Data frames can be joined based on different vareiables that they shared. The mutating joins add columns from y to x, matching rows based on the keys:

inner_join(): includes all rows in x and y.
left_join(): includes all rows in x.
right_join(): includes all rows in y.
full_join(): includes all rows in x or y.

If a row in x matches multiple rows in y, all the rows in y will be returned once for each matching row in x.

filter() function is used to subset a data frame, retaining all rows that satisfy your conditions. To be retained, the row must produce a value of TRUE for all conditions. Note that when a condition evaluates to NA the row will be dropped. Conditions acan be stablish using the logical and relational operators.

pivot_longer() “lengthens” data, increasing the number of rows and decreasing the number of columns. The inverse transformation is pivot_wider()
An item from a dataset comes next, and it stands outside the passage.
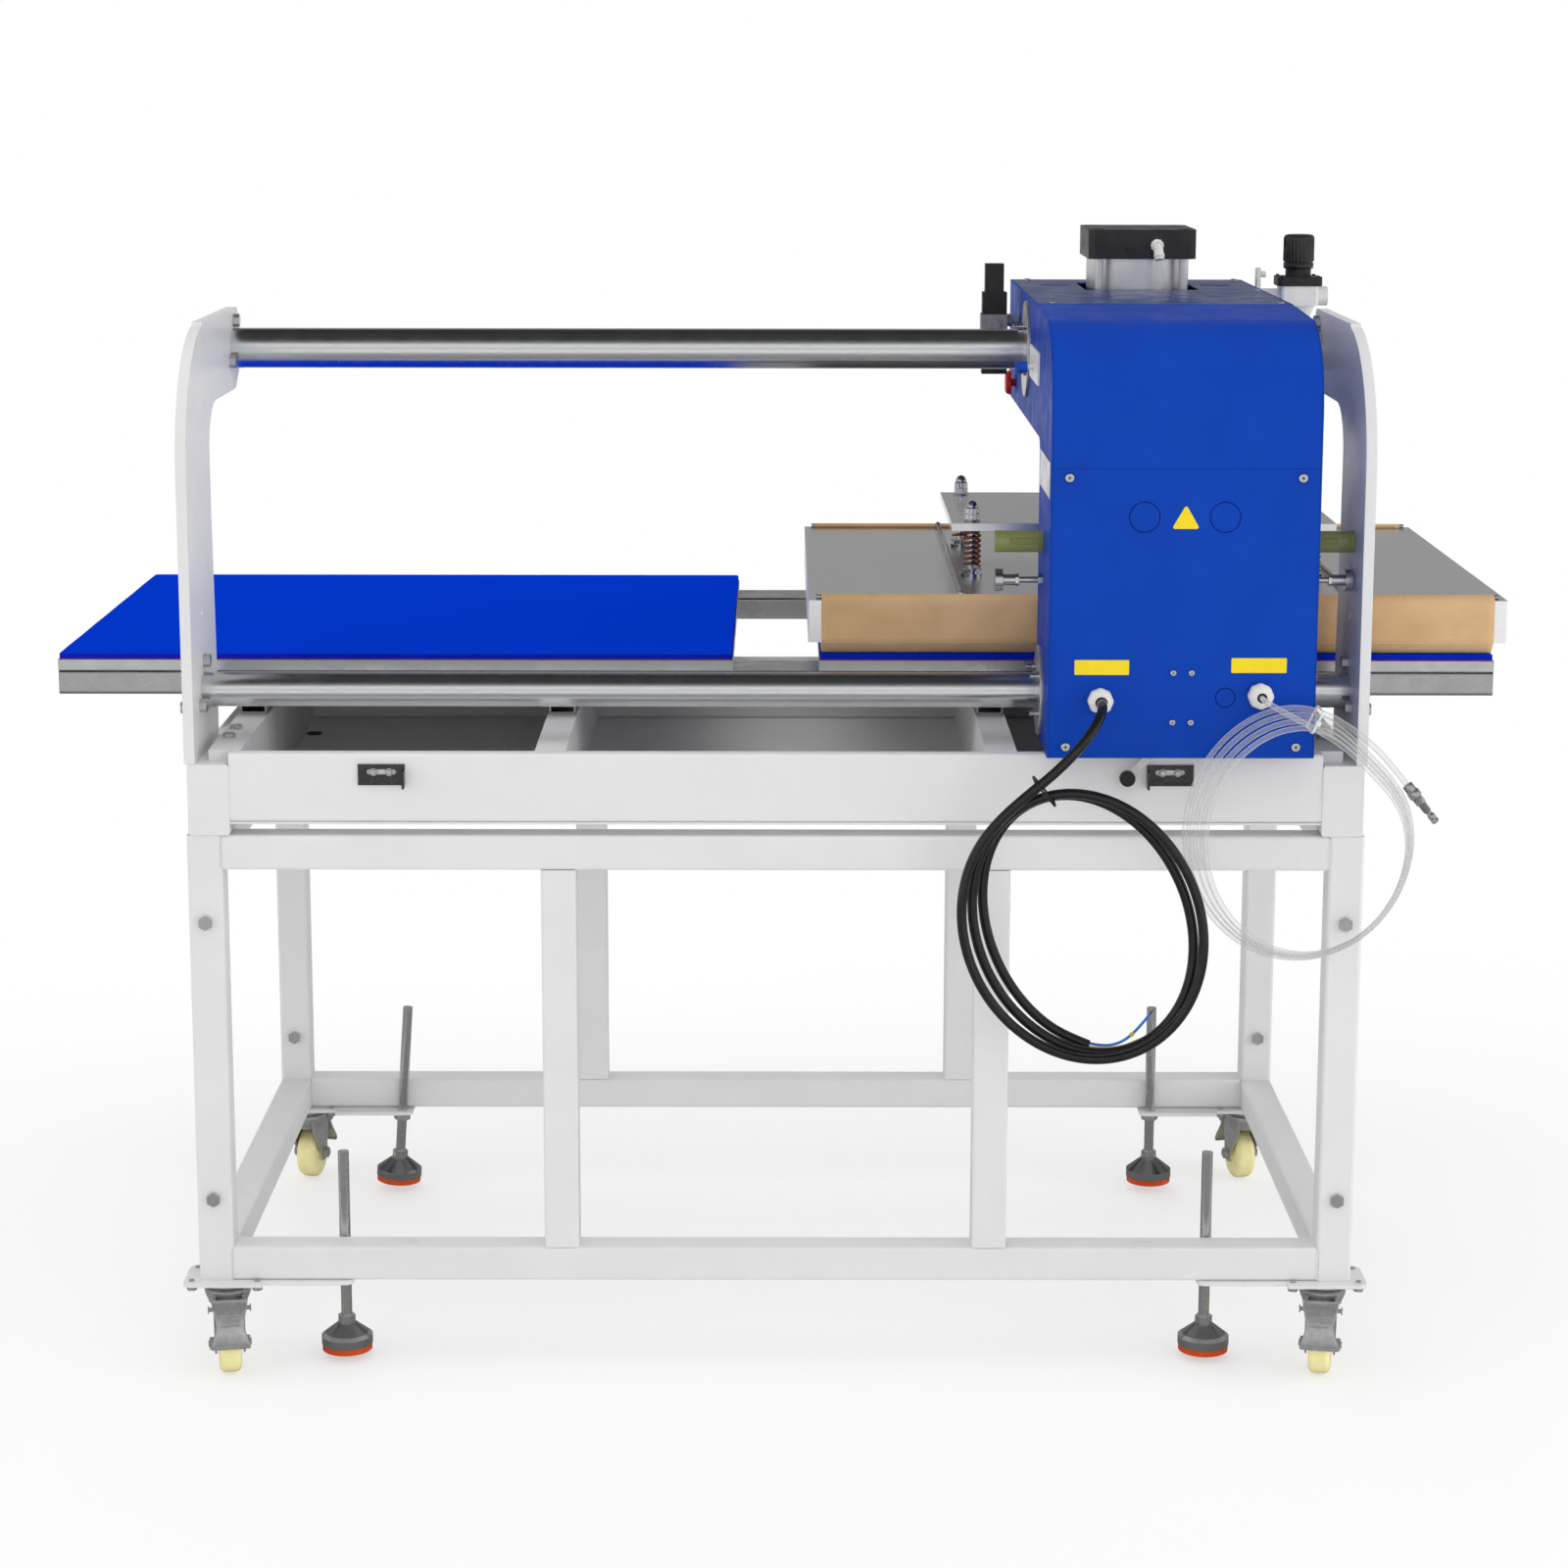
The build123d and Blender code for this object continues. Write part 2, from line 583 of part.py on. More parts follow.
def tray_frame():
    side_w = (SIDE_TUBE_IN + SIDE_TUBE_OUT) / 2
    pieces = [square_tube((s * side_w, 0, (CART_TOP + SIDE_TOP) / 2), FRONT, CART_DEPTH,
                          SIDE_TUBE_W, SIDE_TUBE_H, TUBE_WALL) for s in SIDES]
    middle = TRAY_BOTTOM + TRAY_H / 2
    for y in (TRAY_BEAM_W / 2, TRAY_FRONT - TRAY_BEAM_W / 2):
        pieces.append(square_tube((-SIDE_TUBE_IN, y, middle), EAST, 2 * SIDE_TUBE_IN,
                                  TRAY_BEAM_W, TRAY_H, TUBE_WALL))
    inner = (TRAY_BEAM_W, TRAY_FRONT - TRAY_BEAM_W)
    for s in SIDES:
        rim = block(TRAY_RIM_IN, SIDE_TUBE_IN, *inner, TRAY_BOTTOM, TRAY_TOP)
        rim += block(SIDE_TUBE_IN, TRAY_RIM_OUT, *inner, SIDE_TOP, TRAY_TOP)
        pieces.append(rim if s > 0 else mirrored(rim))
        lower, upper = CROSS_W / 2, CROSS_TOP_W / 2
        section = Polyline([(s * CROSS_X - lower, TRAY_BOTTOM), (s * CROSS_X + lower, TRAY_BOTTOM),
                            (s * CROSS_X + upper, TRAY_TOP), (s * CROSS_X - upper, TRAY_TOP)], close=True)
        start = Plane(origin=(0, inner[0], 0), x_dir=(1, 0, 0), z_dir=REAR)
        skin = make_face(section) - offset(make_face(section), -TUBE_WALL)
        pieces.append(extrude(start * skin, inner[0] - inner[1]))
    drain = (-740.0, 650.0, 22.0)
    sheet = block(-SIDE_TUBE_IN, SIDE_TUBE_IN, 0, TRAY_FRONT, TRAY_BOTTOM - TRAY_SHEET, TRAY_BOTTOM)
    sheet -= rod((drain[0], drain[1], TRAY_BOTTOM - TRAY_SHEET), UP, TRAY_SHEET, drain[2])
    return pieces + [sheet]


def upright_outline():
    """Column with a curved back and an arm forward at the top for the upper rail."""
    top = up(UPRIGHT_TOP)
    arc_z = top - UPRIGHT_ARC - 3
    end_y = UPRIGHT_ARC - 28
    end_z = arc_z + math.sqrt(UPRIGHT_ARC ** 2 - 28 ** 2)
    diagonal = UPRIGHT_ARC * math.sqrt(0.5)
    arm = top - UPRIGHT_HEAD
    back = Line((0, SIDE_TOP), (0, arc_z))
    curve = ThreePointArc((0, arc_z), (UPRIGHT_ARC - diagonal, arc_z + diagonal), (end_y, end_z))
    outline = FilletPolyline([(end_y, end_z), (end_y + 4, top), (UPRIGHT_REACH - 8, top),
                              (UPRIGHT_REACH, top - 30), (UPRIGHT_REACH - 4, top - 96),
                              (UPRIGHT_REACH - 42, arm), (UPRIGHT_COLUMN, arm),
                              (UPRIGHT_COLUMN + 2, up(330)), (UPRIGHT_FOOT, up(98)),
                              (UPRIGHT_FOOT, SIDE_TOP)],
                             radius=[2.0, 16.0, 20.0, 16.0, 24.0, UPRIGHT_THROAT - UPRIGHT_COLUMN,
                                     60.0, 40.0])
    base = Line((UPRIGHT_FOOT, SIDE_TOP), (0, SIDE_TOP))
    return Wire([back, curve, *outline.edges(), base])


def uprights():
    plate = side_profile(RAIL_HALF, CART_HALF, upright_outline())
    for y, z in ((UPPER_RAIL_Y, UPPER_RAIL_Z), (LOWER_RAIL_Y, LOWER_RAIL_Z)):
        for place in rail_screw_places(y, up(z)):
            plate -= rod((RAIL_HALF, *place), EAST, UPRIGHT_T, 10.0 + 2 * SCREW_FIT)
    return [plate, mirrored(plate)]


def rail_screw_places(y, z):
    return [(y + RAIL_SCREW_R * math.cos(math.radians(a)), z + RAIL_SCREW_R * math.sin(math.radians(a)))
            for a in (85, 205, 325)]


def guide_rails():
    rails = [rod((-RAIL_HALF, UPPER_RAIL_Y, up(UPPER_RAIL_Z)), EAST, 2 * RAIL_HALF, UPPER_RAIL_D),
             rod((-RAIL_HALF, LOWER_RAIL_Y, up(LOWER_RAIL_Z)), EAST, 2 * RAIL_HALF, LOWER_RAIL_D)]
    return rails


def striker(s):
    """Slotted bracket on the rear beam, with a tab towards the machine's middle."""
    x0 = s * STRIKER_X - STRIKER_L / 2
    z = SIDE_TOP + STRIKER_Z
    plate = block(x0, x0 + STRIKER_L, -STRIKER_T, 0, z - STRIKER_H / 2, z + STRIKER_H / 2)
    slot_l, slot_w = 42.0, 8.0
    slot = Plane(origin=(s * STRIKER_X, 0, z + 4), x_dir=(1, 0, 0), z_dir=REAR) * SlotOverall(slot_l, slot_w)
    plate -= extrude(slot, STRIKER_T)
    inner = x0 if s > 0 else x0 + STRIKER_L - STRIKER_T
    return plate + block(inner, inner + STRIKER_T, -STRIKER_TAB, -STRIKER_T,
                         z - STRIKER_H / 2 - 3, z + STRIKER_H / 2 - 8)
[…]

group_by() takes an existing data frame and converts it into a grouped data frame where operations are performed “by group”. ungroup() removes grouping. group_by() is usually cvombined with summarize() and mutate().

summarize() creates a new data frame. It will have one (or more) rows for each combination of grouping variables; if there are no grouping variables, the output will have a single row summarising all observations in the input. It will contain one column for each grouping variable and one column for each of the summary statistics that you have specified.

mutate() adds new variables and preserves existing ones; transmute() adds new variables and drops existing ones. New variables overwrite existing variables of the same name. Variables can be removed by setting their value to NULL.